►

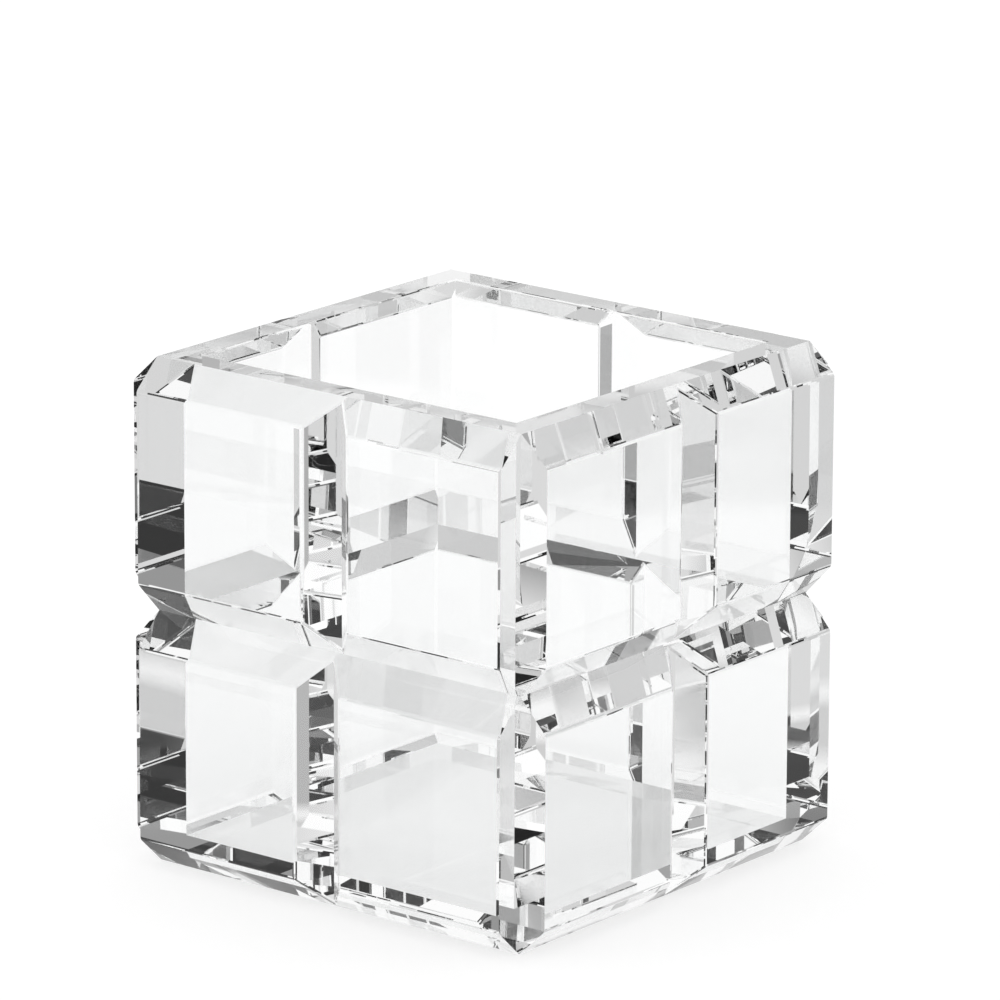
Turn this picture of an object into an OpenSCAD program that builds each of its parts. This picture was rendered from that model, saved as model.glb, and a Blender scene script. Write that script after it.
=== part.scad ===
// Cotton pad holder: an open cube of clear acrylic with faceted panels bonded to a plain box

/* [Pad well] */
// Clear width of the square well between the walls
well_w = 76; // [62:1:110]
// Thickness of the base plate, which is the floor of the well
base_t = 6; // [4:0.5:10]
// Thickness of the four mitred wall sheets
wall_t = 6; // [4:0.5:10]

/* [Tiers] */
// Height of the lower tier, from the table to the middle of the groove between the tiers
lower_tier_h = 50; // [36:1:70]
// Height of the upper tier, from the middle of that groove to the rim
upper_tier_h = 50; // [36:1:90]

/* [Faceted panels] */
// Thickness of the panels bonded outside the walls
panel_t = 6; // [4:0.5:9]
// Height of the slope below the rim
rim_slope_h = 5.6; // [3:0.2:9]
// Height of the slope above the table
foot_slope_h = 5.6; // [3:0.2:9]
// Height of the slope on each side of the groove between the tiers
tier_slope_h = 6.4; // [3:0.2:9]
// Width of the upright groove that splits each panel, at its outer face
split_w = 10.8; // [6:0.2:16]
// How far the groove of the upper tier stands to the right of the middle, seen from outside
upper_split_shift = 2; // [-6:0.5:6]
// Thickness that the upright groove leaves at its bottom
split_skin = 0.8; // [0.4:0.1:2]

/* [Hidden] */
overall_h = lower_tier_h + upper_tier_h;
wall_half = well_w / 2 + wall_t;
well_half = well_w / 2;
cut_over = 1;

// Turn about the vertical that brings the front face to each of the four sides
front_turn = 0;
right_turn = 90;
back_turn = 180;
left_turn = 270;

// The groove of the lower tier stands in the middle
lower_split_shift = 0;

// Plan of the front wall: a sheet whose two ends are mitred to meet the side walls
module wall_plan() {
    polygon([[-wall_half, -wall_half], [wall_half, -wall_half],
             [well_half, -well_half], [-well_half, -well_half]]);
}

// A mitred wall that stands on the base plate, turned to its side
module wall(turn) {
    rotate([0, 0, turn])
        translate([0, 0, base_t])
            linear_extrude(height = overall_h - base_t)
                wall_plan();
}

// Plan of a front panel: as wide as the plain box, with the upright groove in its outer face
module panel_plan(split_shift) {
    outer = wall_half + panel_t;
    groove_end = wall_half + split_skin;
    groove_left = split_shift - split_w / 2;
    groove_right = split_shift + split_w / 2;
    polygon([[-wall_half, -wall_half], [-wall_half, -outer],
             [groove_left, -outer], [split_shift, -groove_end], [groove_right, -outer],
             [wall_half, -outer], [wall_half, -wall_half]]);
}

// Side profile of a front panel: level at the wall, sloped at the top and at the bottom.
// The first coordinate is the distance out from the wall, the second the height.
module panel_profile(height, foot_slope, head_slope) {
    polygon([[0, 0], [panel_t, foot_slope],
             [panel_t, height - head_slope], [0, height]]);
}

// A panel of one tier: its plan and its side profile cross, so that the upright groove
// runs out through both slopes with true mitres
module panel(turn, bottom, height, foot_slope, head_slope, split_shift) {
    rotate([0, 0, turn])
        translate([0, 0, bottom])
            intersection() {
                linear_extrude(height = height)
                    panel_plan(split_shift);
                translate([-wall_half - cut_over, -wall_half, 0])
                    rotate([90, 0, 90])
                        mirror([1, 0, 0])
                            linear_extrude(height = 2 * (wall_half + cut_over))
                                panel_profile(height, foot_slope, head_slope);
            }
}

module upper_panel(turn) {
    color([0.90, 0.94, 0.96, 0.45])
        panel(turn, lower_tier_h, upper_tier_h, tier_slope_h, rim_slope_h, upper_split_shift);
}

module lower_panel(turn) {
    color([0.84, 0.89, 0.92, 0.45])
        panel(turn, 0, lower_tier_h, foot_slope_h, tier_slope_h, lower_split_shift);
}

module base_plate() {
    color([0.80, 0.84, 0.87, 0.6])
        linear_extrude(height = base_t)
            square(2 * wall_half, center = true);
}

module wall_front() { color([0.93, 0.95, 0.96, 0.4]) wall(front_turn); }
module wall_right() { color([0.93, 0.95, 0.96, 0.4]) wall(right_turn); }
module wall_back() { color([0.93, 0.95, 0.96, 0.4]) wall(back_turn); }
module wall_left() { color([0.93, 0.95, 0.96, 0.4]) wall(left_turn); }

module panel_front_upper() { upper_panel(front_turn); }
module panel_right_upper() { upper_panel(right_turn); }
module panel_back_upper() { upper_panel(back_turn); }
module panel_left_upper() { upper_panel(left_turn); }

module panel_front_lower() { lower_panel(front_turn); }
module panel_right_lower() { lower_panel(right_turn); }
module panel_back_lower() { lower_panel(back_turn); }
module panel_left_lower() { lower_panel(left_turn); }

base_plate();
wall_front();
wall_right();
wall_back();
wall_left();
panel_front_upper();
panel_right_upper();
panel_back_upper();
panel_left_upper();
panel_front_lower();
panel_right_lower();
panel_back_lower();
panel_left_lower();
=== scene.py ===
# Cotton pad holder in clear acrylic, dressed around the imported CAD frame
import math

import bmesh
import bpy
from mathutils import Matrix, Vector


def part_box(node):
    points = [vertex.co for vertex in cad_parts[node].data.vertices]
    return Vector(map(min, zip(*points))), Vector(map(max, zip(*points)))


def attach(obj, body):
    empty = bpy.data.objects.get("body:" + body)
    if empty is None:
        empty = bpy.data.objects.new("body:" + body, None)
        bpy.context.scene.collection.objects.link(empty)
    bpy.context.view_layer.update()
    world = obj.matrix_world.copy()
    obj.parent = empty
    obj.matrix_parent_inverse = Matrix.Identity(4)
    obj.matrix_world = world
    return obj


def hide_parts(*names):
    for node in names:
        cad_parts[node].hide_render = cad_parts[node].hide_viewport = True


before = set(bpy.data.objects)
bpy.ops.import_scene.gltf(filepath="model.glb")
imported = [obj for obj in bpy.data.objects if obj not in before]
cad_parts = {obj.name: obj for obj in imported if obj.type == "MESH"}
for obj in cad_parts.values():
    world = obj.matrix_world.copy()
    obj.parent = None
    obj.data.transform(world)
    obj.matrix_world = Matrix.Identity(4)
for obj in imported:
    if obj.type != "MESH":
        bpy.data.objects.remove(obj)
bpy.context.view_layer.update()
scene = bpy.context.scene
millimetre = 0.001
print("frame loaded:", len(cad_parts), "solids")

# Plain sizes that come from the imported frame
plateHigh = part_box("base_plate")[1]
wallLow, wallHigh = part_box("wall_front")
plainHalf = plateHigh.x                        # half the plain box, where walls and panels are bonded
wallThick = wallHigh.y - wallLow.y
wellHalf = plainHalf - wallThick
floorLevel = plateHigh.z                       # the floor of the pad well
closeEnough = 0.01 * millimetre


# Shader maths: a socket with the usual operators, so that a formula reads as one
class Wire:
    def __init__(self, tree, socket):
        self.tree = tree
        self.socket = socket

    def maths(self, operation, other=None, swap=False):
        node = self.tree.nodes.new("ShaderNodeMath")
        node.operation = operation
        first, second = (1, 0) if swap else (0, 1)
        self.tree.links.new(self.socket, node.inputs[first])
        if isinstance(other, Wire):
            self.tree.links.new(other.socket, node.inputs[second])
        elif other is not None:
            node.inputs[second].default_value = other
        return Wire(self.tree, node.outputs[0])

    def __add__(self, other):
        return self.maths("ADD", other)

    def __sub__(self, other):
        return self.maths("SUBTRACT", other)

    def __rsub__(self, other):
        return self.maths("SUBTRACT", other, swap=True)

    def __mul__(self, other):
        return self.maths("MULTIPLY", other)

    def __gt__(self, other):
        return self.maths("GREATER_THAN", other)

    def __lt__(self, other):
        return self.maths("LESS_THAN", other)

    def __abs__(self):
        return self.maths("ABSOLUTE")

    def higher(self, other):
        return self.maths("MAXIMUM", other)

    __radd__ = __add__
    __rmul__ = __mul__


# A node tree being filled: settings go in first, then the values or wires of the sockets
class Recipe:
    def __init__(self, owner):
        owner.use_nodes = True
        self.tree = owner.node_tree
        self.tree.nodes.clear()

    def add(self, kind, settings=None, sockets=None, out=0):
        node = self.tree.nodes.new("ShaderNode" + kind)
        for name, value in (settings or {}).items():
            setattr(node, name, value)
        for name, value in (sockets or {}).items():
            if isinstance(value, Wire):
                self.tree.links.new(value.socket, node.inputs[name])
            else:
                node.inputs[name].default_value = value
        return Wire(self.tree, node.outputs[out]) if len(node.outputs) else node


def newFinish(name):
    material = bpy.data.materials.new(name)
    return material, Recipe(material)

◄

_THE EXERCISE_. This exercise asks for the lines from the line with "base_plate();" to the line with "bpy.context.scene.collection.objects.link(empty)", both lines included, set down exactly and with nothing else.

_WRITTEN RESPONSE_.
base_plate();
wall_front();
wall_right();
wall_back();
wall_left();
panel_front_upper();
panel_right_upper();
panel_back_upper();
panel_left_upper();
panel_front_lower();
panel_right_lower();
panel_back_lower();
panel_left_lower();
=== scene.py ===
# Cotton pad holder in clear acrylic, dressed around the imported CAD frame
import math

import bmesh
import bpy
from mathutils import Matrix, Vector


def part_box(node):
    points = [vertex.co for vertex in cad_parts[node].data.vertices]
    return Vector(map(min, zip(*points))), Vector(map(max, zip(*points)))


def attach(obj, body):
    empty = bpy.data.objects.get("body:" + body)
    if empty is None:
        empty = bpy.data.objects.new("body:" + body, None)
        bpy.context.scene.collection.objects.link(empty)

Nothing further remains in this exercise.